Lors de sa visite en 1960, Dj. Jacques-Meunier constatait que c’était un village presque détruit dont la palmeraie était délabrée, quelques maisons étaient préservées de la ruine pour servir d’entrepôts aux nomades maures de la tribu des Oulad Sidi Haïballah, Ida Iboussate, Ahel Adoubba, ces derniers faisant partie de la tribu des Kounta. Les maisons étaient gardées et médiocrement entretenues par les serviteurs agricoles de ces nomades qui prenaient soin des jardins et des palmiers de leurs maîtres.
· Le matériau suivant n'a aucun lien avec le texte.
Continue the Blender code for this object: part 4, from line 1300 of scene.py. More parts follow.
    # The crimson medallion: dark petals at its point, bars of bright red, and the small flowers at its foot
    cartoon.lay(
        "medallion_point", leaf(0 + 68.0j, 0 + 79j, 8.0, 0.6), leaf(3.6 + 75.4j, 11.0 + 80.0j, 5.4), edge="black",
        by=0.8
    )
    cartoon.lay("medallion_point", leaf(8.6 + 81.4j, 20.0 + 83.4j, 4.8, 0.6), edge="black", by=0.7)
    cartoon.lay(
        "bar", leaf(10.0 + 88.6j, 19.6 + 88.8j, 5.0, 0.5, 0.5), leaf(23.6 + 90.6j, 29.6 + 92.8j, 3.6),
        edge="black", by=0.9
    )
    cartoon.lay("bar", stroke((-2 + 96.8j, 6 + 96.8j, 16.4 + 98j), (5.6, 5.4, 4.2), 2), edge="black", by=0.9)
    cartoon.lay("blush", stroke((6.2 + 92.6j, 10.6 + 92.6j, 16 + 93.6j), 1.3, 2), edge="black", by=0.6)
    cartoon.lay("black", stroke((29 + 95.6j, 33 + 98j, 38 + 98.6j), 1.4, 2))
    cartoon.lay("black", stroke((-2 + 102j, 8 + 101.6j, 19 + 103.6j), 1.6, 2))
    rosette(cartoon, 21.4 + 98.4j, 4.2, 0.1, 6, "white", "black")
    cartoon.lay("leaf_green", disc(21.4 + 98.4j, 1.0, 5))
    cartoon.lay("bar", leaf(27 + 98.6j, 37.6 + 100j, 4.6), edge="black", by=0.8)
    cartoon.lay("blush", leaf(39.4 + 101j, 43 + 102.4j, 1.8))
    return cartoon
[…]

Ksar el Barka présente une remarquable architecture, murs épais constitués de pierres en grès, bien équarries et jointoyées avec du banco : façades décorées de belles alvéoles triangulaires. Sa mosquée présente le même plan que celle de Ouadane. Dj. Jacques-Meunier signalait que la partie du village subsistant était construite sur un plan géométrique assez régulier, avec des ruelles nombreuses se coupant à angles droits. Les demeures étaient vastes, comprenant en général une ou deux grandes cours sur lesquelles ouvraient des dépendances. L’étendue de ces demeures leur donnait l’aspect de domaines ruraux ménageant la place de rentrer les animaux; ces vastes cours servaient aussi à abriter les caravanes et leurs escortes. Dans les demeures d’anciens chefs, le linteau de la grande porte ouvrant sur la cour était surélevé afin de pouvoir livrer passage aux chameliers sans qu’ils aient à descendre de leur monture. Cette entrée de la cour était la seule ouverture vers l’extérieur de la maison. Aujourd’hui, on peut encore voir toutes ces dispositions.
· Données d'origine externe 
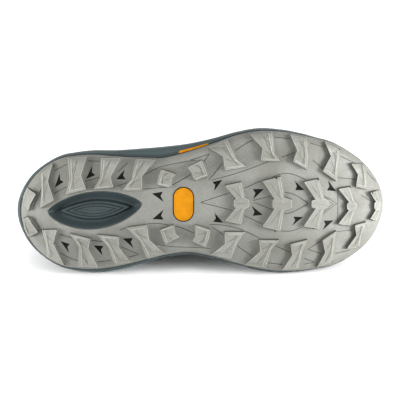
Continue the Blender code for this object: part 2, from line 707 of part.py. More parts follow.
def inlay(parent, paint):
    """The amber inlay, a gap above the floor of its pocket and a little proud of the web."""
    return inlay_prism("amber_inlay", 0.0, LUG_HEIGHT - INLAY_PROUD, LUG_HEIGHT + INLAY_POCKET - GAP, parent, paint)


# Midsole
def midsole(parent, paint, window):
    tau = loop_stations()
    nested = [tray(tau, place, OUTSOLE_WALL + GAP) for place in OUTSOLE_PLACES]
    lip = tray(tau, 2.0, 0.0)[:, 2] + GAP
    neck = with_height(edge_of(tau, np.full(len(tau), -OUTSOLE_WALL - GAP)), lip)
    side = []
    for height in SIDE["height"]:
        xy = edge_of(tau, side_out(tau, height))
        side.append(with_height(xy, lip + (rim_top(tau) - lip) * height))
    inner = edge_of(tau, side_out(tau, 1.0) - RIM_WALL)
    foot = foot_of(tau)
    seat_rings = [
        with_height(foot + (inner - foot) * share, seat((foot + (inner - foot) * share)[:, 0]))
        for share in (1.0, 0.5, 0.0)
    ]
    rim = [with_height(inner, rim_top(tau))]
    foam = ring_solid("midsole", nested + [neck] + side + rim + seat_rings, parent, paint)
    boolean(foam, "window", "DIFFERENCE", window)
    return foam


# Insole
def insole(parent, paint):
    tau = loop_stations()
    foot = foot_of(tau)
    edge = edge_of(tau, side_out(tau, 1.0) - RIM_WALL - 3 * GAP - UPPER_WALL)

    def ring(share, rise):
        xy = foot + (edge - foot) * share
        return with_height(xy, seat(xy[:, 0]) + GAP + rise)

    rings = [ring(0.0, 0.0), ring(0.5, 0.0), ring(1.0, 0.0)]
    rings += [ring(1.0, INSOLE_THICKNESS), ring(0.5, INSOLE_THICKNESS), ring(0.0, INSOLE_THICKNESS)]
    return ring_solid("insole", rings, parent, paint)


# Upper
OUTER_SHARES = (0.0, 0.14, 0.29, 0.44, 0.59, 0.74, 0.88, 1.0)
INNER_SHARES = (1.0, 0.88, 0.74, 0.59, 0.40, 0.18, 0.0)


def upper(parent, paint):
    tau = loop_stations()
    feather = feather_of(tau)
    feather_height = seat(feather[:, 0]) + GAP
    inner_feather = feather - outward_of(tau) * UPPER_WALL
    rings = [with_height(feather, feather_height)]
    rings += [skin(tau, share) for share in OUTER_SHARES]
    crest_wall = wall_of(tau, 1.0)
    crest = lifted_skin(tau, 1.0, -crest_wall / 2)
    crest[:, 2] += crest_wall * 0.3
    rings.append(crest)
    for share in INNER_SHARES[:-1]:
        rings.append(lifted_skin(tau, share, -wall_of(tau, share)))
    rings.append(with_height(inner_feather, skin(tau, 0.0)[:, 2]))
    rings.append(with_height(inner_feather, feather_height))
    return ring_solid("upper", rings, parent, paint, wraps=True)


# Overlays: shells just outside the upper's face
def overlay(name, tau, shares, parent, paint):
    """shares: one row of shares for each line along the overlay."""
    inner = np.array([lifted_skin(tau, row, np.full(len(tau), OVERLAY_GAP)) for row in shares])
    outer = np.array([lifted_skin(tau, row, np.full(len(tau), OVERLAY_GAP + OVERLAY_WALL)) for row in shares])
    return shell_solid(name, outer, inner, parent, paint)


def arched(tau, middle, start, end_share):
    """Height of an overlay that is highest at its middle row and lower at its ends."""
    away = np.clip(np.abs(tau - middle) / start, 0, 1)
    return end_share + (1 - end_share) * np.cos(away * math.pi / 2) ** 1.5


def counter(parent, paint):
    tau = np.arange(-COUNTER_START, COUNTER_START + 0.1, RING_STEP)
    length = wall_length(tau)
    top = arched(tau, 0.0, COUNTER_START, COUNTER_END_SHARE) * COUNTER_HEIGHT
    shares = [(OVERLAY_LIFT + (top - OVERLAY_LIFT) * part) / length for part in OVERLAY_ROWS]
    return overlay("heel_counter", tau, shares, parent, paint)


def toe_cap(parent, paint):
    reach = LAST_ROW - TOE_CAP_START
    tau = np.arange(TOE_CAP_START, LOOP - TOE_CAP_START + 0.1, RING_STEP)
    length = wall_length(tau)
    top = arched(tau, LAST_ROW, reach, TOE_CAP_END_SHARE) * TOE_CAP_HEIGHT
    shares = [(OVERLAY_LIFT + (top - OVERLAY_LIFT) * part) / length for part in OVERLAY_ROWS]
    return overlay("toe_cap", tau, shares, parent, paint)


def eyelet_places():
    """(tau, share) of each eyelet, front pair first: lateral, then medial."""
    places = []
    for row in EYELET_ROWS:
        for tau in (row, LOOP - row):
            places.append((tau, 1 - EYELET_INSET / float(wall_length(tau)[0])))
    return places


def eyelet_cutters(parent):
    """Short six-sided plugs through the eyestay, one for each eyelet, in one helper."""
    points, faces = [], []
    turn = np.linspace(0, 2 * math.pi, EYELET_SIDES + 1)[:-1]
    for tau, share in eyelet_places():
        centre = skin(tau, share)[0]
        normal = Vector(skin_normal(tau, share)[0])
        across = normal.cross(Vector((1, 0, 0))).normalized()
        along = normal.cross(across)
        start = len(points)
        for lift in (-EYELET_CUT_UNDER, EYELET_CUT_OVER):
            for angle in turn:
                spoke = across * math.cos(angle) + along * math.sin(angle)
                points.append(tuple(Vector(centre) + normal * lift + spoke * EYELET_RADIUS))
        faces += [tuple(start + i for i in face) for face in ring_faces(2, len(turn), False)]
        faces.append(tuple(start + i for i in range(len(turn)))[::-1])
        faces.append(tuple(start + len(turn) + i for i in range(len(turn))))
    return helper(object_from("eyelet_cutters", points, faces, parent))


def eyestay(parent, paint):
    tau = np.arange(EYESTAY_START, LOOP - EYESTAY_START + 0.1, RING_STEP)
    length = wall_length(tau)
    shares = [1 - distance / length for distance in EYESTAY_BAND]
    stay = overlay("eyestay", tau, shares, parent, paint)
    boolean(stay, "eyelets", "DIFFERENCE", eyelet_cutters(parent))
    return stay


# Tongue
def throat_line(row, side, distance, clearance):
    """A point under the upper near the throat, on the lateral (-1) or medial (1) side."""
    tau = row if side < 0 else LOOP - row
    share = 1 - distance / float(wall_length(tau)[0])
    wall = float(wall_of(np.array(tau), share))
    return lifted_skin(tau, share, -(wall + clearance))[0]


def tongue_row(row):
    lateral = [throat_line(row, -1, d, TONGUE_CLEARANCE) for d in TONGUE_WING]
    medial = [throat_line(row, 1, d, TONGUE_CLEARANCE) for d in TONGUE_WING[::-1]]
    start, end = lateral[-1], medial[0]
    crown = np.linalg.norm(end - start) * TONGUE_CROWN
    arch = []
    for part in (0.2, 0.5, 0.8):
        point = start + (end - start) * part
        point = point + np.array((0, 0, crown * 4 * part * (1 - part)))
        arch.append(point)
    return np.array(lateral + arch + medial)


def tongue_face():
    """The tongue's outer face: a grid of its rows by nine points across."""
    rows = [tongue_row(row) for row in TONGUE_ROWS]
    base = rows[-1]
    crown = base[len(base) // 2]
    for back, up, wide, flat in TONGUE_TOP:
        rows.append(crown + (base - crown) * (flat, wide, flat) + (back, 0, up))
    return np.array(rows)


def grid_normals(grid):
    down = np.gradient(grid, axis=0)
    across = np.gradient(grid, axis=1)
    normal = np.cross(down, across)
    normal = normal / np.linalg.norm(normal, axis=-1, keepdims=True)
    return normal * np.sign(normal[..., 2].sum())


def tongue(parent, paint):
    outer = tongue_face()
    depth = TONGUE_THICKNESS * np.array(TONGUE_SECTION)
    inner = outer - grid_normals(outer) * depth[None, :, None]
    return shell_solid("tongue", outer, inner, parent, paint)


# Laces
def stay_point(row, side, distance, lift):
    """A point above the upper's face near the throat, on the lateral (-1) or medial (1) side."""
    tau = row if side < 0 else LOOP - row
    share = 1 - distance / float(wall_length(tau)[0])
    return lifted_skin(tau, share, lift)[0]


def lace_path(start_row, start_side, end_row):
    """A strand from an eyelet, over the throat's edge and the tongue's crown, to the other side's eyelet."""
    lift = OVERLAY_GAP + OVERLAY_WALL + GAP + LACE_RADIUS
    near = start_row + (end_row - start_row) * LACE_EDGE_PART
    far = end_row + (start_row - end_row) * LACE_EDGE_PART
    crown = tongue_row((start_row + end_row) / 2)[len(TONGUE_SECTION) // 2]
    knots = [
        stay_point(start_row, start_side, EYELET_INSET, lift),
        stay_point(near, start_side, LACE_EDGE_INSET, lift + LACE_EDGE_LIFT),
        crown + (0, 0, LACE_RADIUS + GAP + LACE_CROWN_LIFT),
        stay_point(far, -start_side, LACE_EDGE_INSET, lift + LACE_EDGE_LIFT),
        stay_point(end_row, -start_side, EYELET_INSET, lift),
    ]
    knots[2][2] = max(knots[2][2], (knots[1][2] + knots[3][2]) / 2 + LACE_CROWN_LIFT)
    return np.array(knots)


def tube(path):
    """Points and faces of a round cord along a path, with its ends closed."""
    count = len(path)
    fine = np.linspace(0, count - 1, (count - 1) * LACE_STEPS + 1)
    knots = np.arange(count, dtype=float)
    slopes = np.gradient(path, axis=0)
    line = np.stack([hermite(knots, path[:, k], slopes[:, k], fine) for k in range(3)], axis=1)
    along = np.gradient(line, axis=0)
    points = []
    for place, direction in zip(line, along):
        direction = Vector(direction).normalized()
        side = direction.cross(Vector((0, 0, 1))).normalized()
        lift = side.cross(direction)
        for k in range(LACE_SIDES):
            angle = 2 * math.pi * k / LACE_SIDES
            spoke = side * math.cos(angle) + lift * math.sin(angle)
            points.append(tuple(Vector(place) + spoke * LACE_RADIUS))
    faces = ring_faces(len(line), LACE_SIDES, False)
    faces.append(tuple(range(LACE_SIDES))[::-1])
    faces.append(tuple(range(len(points) - LACE_SIDES, len(points))))
    return points, faces


def strand(first_side):
    """One lace end's whole way up the throat, crossing from side to side."""
    knots = []
    side = first_side
    for low, high in zip(EYELET_ROWS, EYELET_ROWS[1:]):
        path = lace_path(low, side, high)
        knots += list(path if not knots else path[1:])
        side = -side
    return np.array(knots)


def laces(parent, paint):
    lace = object_from("laces", *tube(strand(-1)), parent, paint)
    other = helper(object_from("lace_other_strand", *tube(strand(1)), parent))
    front = helper(object_from("lace_front_bar", *tube(lace_path(EYELET_ROWS[0], -1, EYELET_ROWS[0])), parent))
    boolean(lace, "other_strand", "UNION", other)
    boolean(lace, "front_bar", "UNION", front)
    return lace


# Laying the shoe on its side
def mesh_points(obj):
    return np.array([tuple(vertex.co) for vertex in obj.data.vertices])


def side_rest(sole_points, upper_points):
    """The turn that rests the shoe on its medial side: heel edge, forefoot edge and upper touch one plane."""
    turn = Matrix.Rotation(math.radians(-90), 3, "X")
    for _ in range(20):
        sole = sole_points @ np.array(turn).T
        side = upper_points @ np.array(turn).T
        half = sole_points[:, 0] < SOLE_LENGTH * MM / 2
        heel = sole[half][np.argmin(sole[half][:, 2])]
        toe = sole[~half][np.argmin(sole[~half][:, 2])]
        high = side[np.argmin(side[:, 2])]
        normal = Vector(np.cross(toe - heel, high - heel)).normalized()
        if normal.z < 0:
            normal.negate()
        turn = normal.rotation_difference(Vector((0, 0, 1))).to_matrix() @ turn
    return turn


def lay_down(parent, sole_pieces, upper_pieces, every_piece):
    """Turns the whole shoe onto its side, its box centred over the origin and its lowest point on the ground."""
    sole_points = np.concatenate([mesh_points(obj) for obj in sole_pieces])
    upper_points = np.concatenate([mesh_points(obj) for obj in upper_pieces])
    turn = side_rest(sole_points, upper_points)
    laid = np.concatenate([mesh_points(obj) for obj in every_piece]) @ np.array(turn).T
    low, high = laid.min(axis=0), laid.max(axis=0)
    shift = Vector((-(low[0] + high[0]) / 2, -(low[1] + high[1]) / 2, -low[2]))
    parent.matrix_world = Matrix.Translation(shift) @ turn.to_4x4()
    bpy.context.view_layer.update()


def main():
    for obj in list(bpy.data.objects):
        bpy.data.objects.remove(obj, do_unlink=True)
    shoe = bpy.data.objects.new("shoe", None)
    bpy.context.scene.collection.objects.link(shoe)

    rubber = material("tread_rubber", (0.42, 0.42, 0.39), 0.65)
    foam = material("midsole_foam", (0.060, 0.095, 0.110), 0.60)
    mesh = material("upper_mesh", (0.050, 0.085, 0.100), 0.85)
    film = material("overlay_film", (0.035, 0.060, 0.072), 0.45)
    sock = material("insole_cloth", (0.030, 0.036, 0.040), 0.90)
    amber = material("amber_rubber", (0.94, 0.38, 0.01), 0.45)
    cord = material("lace_cord", (0.045, 0.060, 0.066), 0.80)

    window = window_cutter(shoe)
    tread = outsole(shoe, rubber, window)
    foam_body = midsole(shoe, foam, window)
    shell = upper(shoe, mesh)
    pieces = [
        tread,
        foam_body,
        shell,
        insole(shoe, sock),
        inlay(shoe, amber),
        counter(shoe, film),
        toe_cap(shoe, film),
        eyestay(shoe, film),
        tongue(shoe, mesh),
        laces(shoe, cord),
    ]
    outline = [tread, bpy.data.objects["lug_union"], foam_body]
    lay_down(shoe, outline, [shell], pieces)


main()
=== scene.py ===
import json
import math

import bmesh
import bpy
import numpy as np
from mathutils import Matrix, Vector
from mathutils.geometry import tessellate_polygon


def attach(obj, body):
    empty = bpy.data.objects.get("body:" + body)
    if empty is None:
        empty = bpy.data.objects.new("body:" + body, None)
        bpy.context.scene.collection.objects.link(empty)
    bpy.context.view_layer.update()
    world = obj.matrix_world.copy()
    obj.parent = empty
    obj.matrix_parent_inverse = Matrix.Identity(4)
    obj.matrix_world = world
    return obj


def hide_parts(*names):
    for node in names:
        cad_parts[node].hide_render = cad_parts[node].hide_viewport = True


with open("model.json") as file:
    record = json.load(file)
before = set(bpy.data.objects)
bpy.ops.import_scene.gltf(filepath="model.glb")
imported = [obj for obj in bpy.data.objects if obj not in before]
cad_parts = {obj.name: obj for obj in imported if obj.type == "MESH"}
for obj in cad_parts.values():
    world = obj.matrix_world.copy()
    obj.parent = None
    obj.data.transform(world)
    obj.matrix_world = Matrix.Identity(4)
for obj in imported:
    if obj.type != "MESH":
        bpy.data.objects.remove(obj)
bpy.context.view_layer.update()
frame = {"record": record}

# A trail running shoe for the right foot, lying on its medial side, seen from below.
# Everything is worked out in millimetres on the standing shoe: x from the heel to the toe, y towards the
# medial side and z up from the ground. Each piece then gets the turn that lays the shoe down.
MM = 0.001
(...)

Dj. Jacques-Meunier remarqua que plusieurs maisons comportaient des latrines; la présence de celles-ci est inhabituelle dans les demeures du Tagant et du Hodh. Elles étaient formées par un sol à claire-voie en quartiers de troncs de palmiers, et situées à hauteur d’étage ou de demi-étage auxquelles un petit escalier donnait accès.
Le poste de Ksar el Barka.
Au début de l’année 1905, la tribu des Idaou Aïch se concentre au Foum el Batha de l’oued el Abid pour s’opposer à l’occupation du Tagant par la mission Coppolani arrivant de Boghé sur le fleuve. Par une habile manœuvre à marche forcée la colonne franchit le 21 février la passe de Dikel qui lui donne accès au district des hautes terres. Les Idaou Aïch contournés sont alors obligés de battre en retraite vers le sud. Pendant que la colonne va construire un poste à Ksar el Barka, un détachement les poursuit par le Foum el Batha afin de retenir leur attention car un convoi de ravitaillement doit arriver de Kaédi. Le 26 février, la colonne établit son campement au lieu-dit El Beder mais alors qu’elle fait une tournée pour se procurer des vivres, elle est attaquée par un fort parti d’Idaou Aïch qui l’assiège ensuite dans son campement. Une partie de la horde, sûre de son succès futur et informée du passage du convoi part à sa rencontre, elle se trouve rapidement en sa présence au lieu-dit Touizizirt. Mais le convoi est commandé par Michelangeli, un commis des Affaires indigènes, qui rejoint la mission. Les hésitations des attaquants lui permettent d’installer en batterie le maximum d’armement dont une mitrailleuse qu’il sert lui-même. Les pertes qu’il leur inflige sont si lourdes que les Idaou Aïch lâchent pied, sans donner suite à leur premier dessein qui était d’enlever le campement de la colonne. Le ravitaillement peut alors rejoindre le gros de la colonne de la mission Coppolani à Ksar el Barka qui envoie aussitôt le capitaine Frèrejean dégager le campement d’El Bader. Celui-ci en profite, avec les rescapés, pour poursuivre les Idaou Aïch et après un dur combat à la source de Tincheiba leur enlève sept mille moutons et tout leur ravitaillement en grain. Un butin qui est alors dirigé sur la mission qui a entrepris sa marche sur Tidjikja et qui les attend au point d’eau de Méchera après avoir laissé un détachement pour terminer la construction du poste de Ksar el Barka. El Barka ne fut qu’un poste temporaire sur le parcours de la mission; trop isolé, il sera évacué plus tard quand la pacification du Tagant sera terminée et la sécurité assurée.